Not pictured, grouper in dashi broth. And it’s a shame there’s no picture, because of all these exquisite dishes, this is the one that was probably our favorite. We were just too blown away by the flavor to remember to pull out our phones.
Next up, an assortment of small items.
I don’t remember all of these, but there’s crab, cod roe, seaweed, edamame, tofu, and fried fish belly. Speaking of fish… several dishes earlier, we had watched the chef pull a number of live small fish out of a tank and thread them (still wiggling) on skewers. Each of these were placed on a charcoal grill, and for the last few courses, he had repeatedly returned to the grill to turn them. Now they were pulled off the grill and placed whole in front of us. And that’s how we were told to eat them – whole.
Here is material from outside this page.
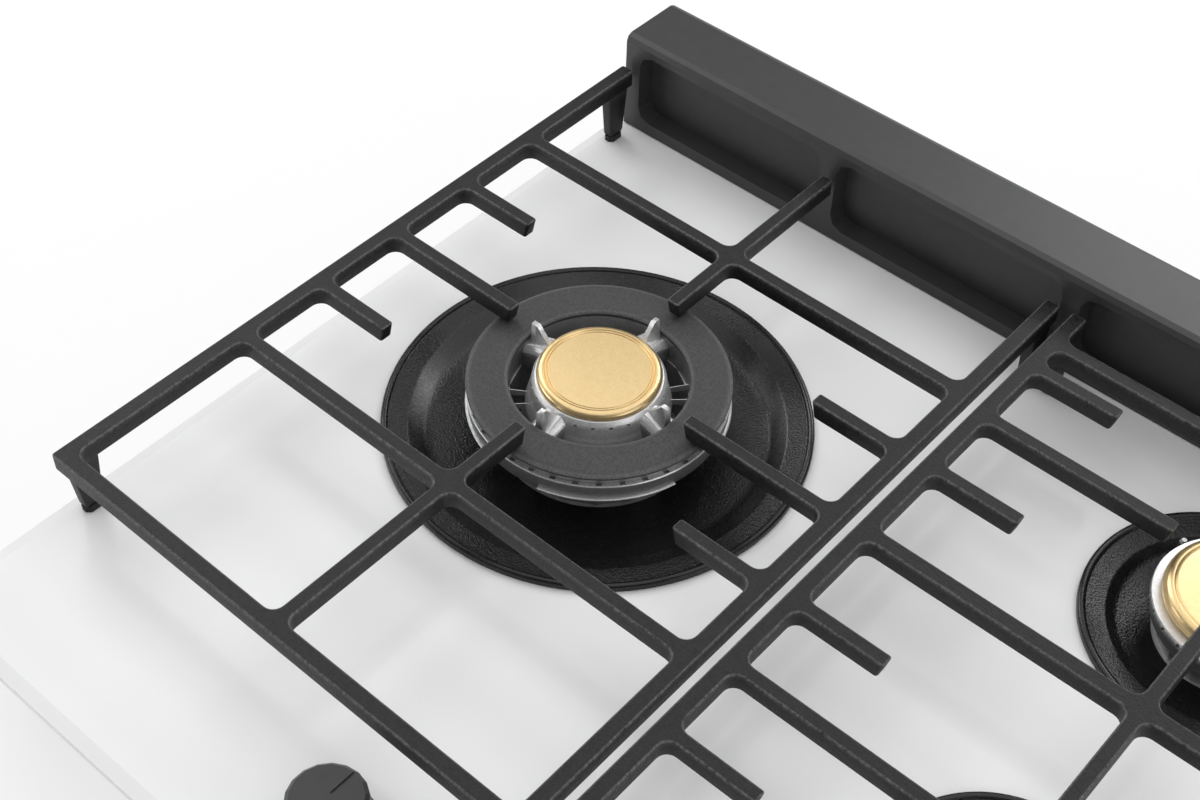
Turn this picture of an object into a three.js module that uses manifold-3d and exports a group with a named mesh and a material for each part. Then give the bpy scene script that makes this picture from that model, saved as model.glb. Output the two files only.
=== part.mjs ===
// A built-in gas hob with a glass top: a double-ring wok burner on the left, a semi-rapid and an
// auxiliary burner on the right, two cast-iron pan supports, three push-and-turn knobs and a low
// riser along the back. Millimetres, X to the right, Y to the back, Z up. The origin is under the
// middle of the burner box, at its floor.

import * as THREE from "three";
import { mergeVertices } from "three/addons/utils/BufferGeometryUtils.js";
import Module from "manifold-3d";

const wasm = await Module();
wasm.setup();

// ---------- Driving dimensions ----------

const seatGap = 0.3; // between two pieces that rest on each other
const slideGap = 0.3; // round a spindle in its bore

const boxSideInset = 15; // from the glass's side edge, which laps over the worktop
const boxEndInset = 17;
const boxHeight = 52;
const boxWall = 1.5;
const boxCorner = 18;
const boxRim = 14; // width of the inward rim that the glass is bonded to

const glassWidth = 580;
const glassDepth = 510;
const glassThickness = 6;
const glassCorner = 12;
const glassBevelWidth = 6;
const glassBevelDrop = 1.8;
const sealWidth = 9;
const sealThickness = 2.7;
const sealInset = 3; // from the edge of the glass

const riserHeight = 60;
const riserDepth = 41;
const riserBackInset = 6.7; // from the back edge of the glass
const riserEndInset = 6.5; // from the side edge of the glass
const riserTopRound = 4;
const riserPostPitch = 145.5;
const riserPostWidth = 10;
const riserRailHeight = 8;
const riserPocketDepth = 10;
const riserPocketCorner = 8;

const grateHeight = 42; // from the glass to the face that a pan stands on
const grateBarDepth = 10;
const grateEdgeRound = 0.9;
const grateFillet = 5.5;
const frameBarWidth = 7.7;
const crossBarWidth = 7;
const fingerWidth = 6.8;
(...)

I thought it was amazing, but Leigh was a tad bothered.
One other thing to mention – all of the plates in these pictures were ALSO made by the chef.
Traditionally, the last main dish in a meal like this is the rice dish, so we were served eel over rice with more pickled vegetables. No picture of that, or dessert, which was honey ice cream with lemon juice, followed by carefully prepared matcha tea.
What a meal. Definitely one of the best we’ve ever had.
To finish the evening, we went and walked around the architectural marvel that is Kyoto Station for a bit. These stairs light up in various animations – it’s really cool.
And here’s the view down the same stairs from the top.
It was a long, but seriously amazing day.